Soon after Laemmle moved from her role at Hillel to become dean, a group of Muslim students enlisted her help with a similar project. Laemmle worked with Ken Taylor in USC's Office of Residential and Greek Life to find space to create a Muslim floor. As it happened, a wing of the residential hall where Shalom Housing had been established was available.

“The original concept was not a Jewish-Muslim floor,” Taylor said. “That was the creature of the [Resident Advisors] and the students themselves.”

Alana Bubis and Sahar Alnatour, the floor's RAs, are the unassuming but earnest current stewards of this legacy. Bubis, a junior majoring in business and film studies, is a California native, like most of the residents on the Jewish wing of the floor.

“The Muslim wing is more international,” she said, “and it has more guys. There are more girls on the Jewish wing.”

There are 50 students on the coed floor. Two men or two women share each room. A handful of students who are neither Jewish nor Muslim also choose to live on the floor.

“A lot of people keep coming back,” said Bubis, who's marking her second year as a resident.

It's year three for Alnatour, whose family moved to the United States from Kuwait after the end of the first Gulf War.

“As a freshman, you have something in common with the people who live around you,” Alnatour said, explaining why she was attracted to the floor. Although she laughs when she recalls her surprise at learning she would have Jewish neighbors, too.

“It's not very clear in the housing brochure that the Muslim and Jewish wings are together,” Bubis said.

The fact that USC's Shalom-Muslim floor has evolved both organically and unofficially means that, like Alnatour, many of the students who arrive on move-in day are surprised when they meet some of their neighbors.

Traditions like Monday Munchies and the floor's open-door policy — if your door's open, company's welcome — are designed to help newcomers quickly adapt to the novel environment.

And both the temperament of the current generation of students and the culture of the floor tend to discourage the kind of fiery debates over politics that would disrupt the mellow culture of the floor.

“Politics never comes up,” said Amir Yassai, a junior from Orange County. “I think it has to do with the fact that people my age are more open-minded.”

When he returned to school soon after last summer's conflict between Israel and Hezbollah had subsided, Yassai's Iranian-born parents asked him whether there was any tension on the floor.

“It was hard for them to believe it just isn't an issue,” Yassai said.

Still, some residents perceive an underlying tension on the floor — not between Jews and Muslims, but between the ardor that attracts students to the community and the tacit détente that helps to sustain it.

“It's true that people stay away from political conversation,” said Hasan Qazi, a biology major whose parents immigrated to the United States from Pakistan. “But that doesn't mean that people don't hold deep political convictions.

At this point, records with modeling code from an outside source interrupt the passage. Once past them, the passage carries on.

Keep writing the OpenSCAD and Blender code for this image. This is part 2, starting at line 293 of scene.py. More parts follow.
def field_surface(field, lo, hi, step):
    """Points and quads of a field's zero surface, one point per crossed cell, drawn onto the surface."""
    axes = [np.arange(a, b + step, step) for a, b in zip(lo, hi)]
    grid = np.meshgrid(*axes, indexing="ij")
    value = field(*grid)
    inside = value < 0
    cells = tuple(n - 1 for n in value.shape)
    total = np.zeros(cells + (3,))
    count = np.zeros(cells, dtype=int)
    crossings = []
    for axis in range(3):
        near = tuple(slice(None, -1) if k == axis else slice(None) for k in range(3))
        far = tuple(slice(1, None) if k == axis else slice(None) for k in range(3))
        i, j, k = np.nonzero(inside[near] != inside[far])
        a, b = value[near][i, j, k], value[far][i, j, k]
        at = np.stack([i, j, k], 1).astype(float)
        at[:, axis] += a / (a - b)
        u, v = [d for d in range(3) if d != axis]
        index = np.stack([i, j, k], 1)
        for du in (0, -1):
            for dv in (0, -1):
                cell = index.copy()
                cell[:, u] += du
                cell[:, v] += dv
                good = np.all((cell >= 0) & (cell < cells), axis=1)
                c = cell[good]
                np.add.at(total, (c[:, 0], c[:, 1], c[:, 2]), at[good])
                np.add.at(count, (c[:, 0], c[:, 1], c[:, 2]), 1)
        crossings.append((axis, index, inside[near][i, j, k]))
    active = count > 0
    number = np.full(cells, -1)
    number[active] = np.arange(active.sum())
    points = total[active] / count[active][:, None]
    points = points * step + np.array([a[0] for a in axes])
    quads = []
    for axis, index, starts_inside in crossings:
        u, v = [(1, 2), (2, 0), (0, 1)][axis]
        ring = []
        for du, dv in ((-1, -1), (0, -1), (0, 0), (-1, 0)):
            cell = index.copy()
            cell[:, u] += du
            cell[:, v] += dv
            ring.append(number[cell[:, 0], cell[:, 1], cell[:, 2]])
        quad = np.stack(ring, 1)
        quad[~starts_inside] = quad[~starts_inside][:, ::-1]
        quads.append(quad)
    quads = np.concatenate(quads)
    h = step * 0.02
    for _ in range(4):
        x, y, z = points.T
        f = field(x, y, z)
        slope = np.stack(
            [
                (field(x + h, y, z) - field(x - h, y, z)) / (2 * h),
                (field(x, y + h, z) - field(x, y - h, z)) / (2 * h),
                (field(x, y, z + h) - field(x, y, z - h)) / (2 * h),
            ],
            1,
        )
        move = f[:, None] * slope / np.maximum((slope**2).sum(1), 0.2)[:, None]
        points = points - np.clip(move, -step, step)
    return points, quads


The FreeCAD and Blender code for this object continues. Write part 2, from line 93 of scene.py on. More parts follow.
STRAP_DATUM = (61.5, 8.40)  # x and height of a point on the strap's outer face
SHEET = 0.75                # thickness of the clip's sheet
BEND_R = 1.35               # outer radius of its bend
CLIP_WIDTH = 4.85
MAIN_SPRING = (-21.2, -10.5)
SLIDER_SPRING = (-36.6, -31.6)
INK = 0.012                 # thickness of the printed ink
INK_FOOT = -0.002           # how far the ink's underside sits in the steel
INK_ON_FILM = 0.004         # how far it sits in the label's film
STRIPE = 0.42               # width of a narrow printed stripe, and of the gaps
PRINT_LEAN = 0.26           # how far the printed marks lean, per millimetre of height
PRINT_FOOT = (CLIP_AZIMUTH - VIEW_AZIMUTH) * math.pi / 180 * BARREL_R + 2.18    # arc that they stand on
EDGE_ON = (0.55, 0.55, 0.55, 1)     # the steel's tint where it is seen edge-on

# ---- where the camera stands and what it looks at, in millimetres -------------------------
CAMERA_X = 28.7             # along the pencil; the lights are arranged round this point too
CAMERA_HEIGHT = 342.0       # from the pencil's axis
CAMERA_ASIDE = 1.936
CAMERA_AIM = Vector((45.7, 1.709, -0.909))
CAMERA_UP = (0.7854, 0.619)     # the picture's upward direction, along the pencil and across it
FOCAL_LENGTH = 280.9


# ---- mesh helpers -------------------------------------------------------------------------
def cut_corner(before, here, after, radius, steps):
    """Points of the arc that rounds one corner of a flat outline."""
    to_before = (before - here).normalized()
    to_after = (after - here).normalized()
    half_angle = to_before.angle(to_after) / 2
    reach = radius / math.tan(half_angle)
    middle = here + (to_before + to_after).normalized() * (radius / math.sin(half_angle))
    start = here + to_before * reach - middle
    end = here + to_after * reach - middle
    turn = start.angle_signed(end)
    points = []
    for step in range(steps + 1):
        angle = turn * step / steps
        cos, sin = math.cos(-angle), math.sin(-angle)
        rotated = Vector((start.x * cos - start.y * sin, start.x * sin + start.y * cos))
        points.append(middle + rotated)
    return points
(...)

Everyone chooses to live here because they're passionate about their identity as Muslims or Jews.”

Laemmle describes this situation as “the elephant on the Shalom-Muslim floor.”

“Eventually I think students will find a way to engage each other at that level,” she said. “If you build a tradition of trust, political discussion can be safer.”

Bubis and Alnatour have already laid the foundation for what could become the next stage in the growth of USC's Shalom-Muslim Floor. Together they've successfully lobbied for a greater selection of kosher and halal food at a nearby dining hall. The precedent of that small collaboration could help other residents of this quietly revolutionary community find common ground in a passionate, ice cream fueled conversation on some future Monday.

If Laemmle's elephant analogy is apt, it's likely just a matter of time.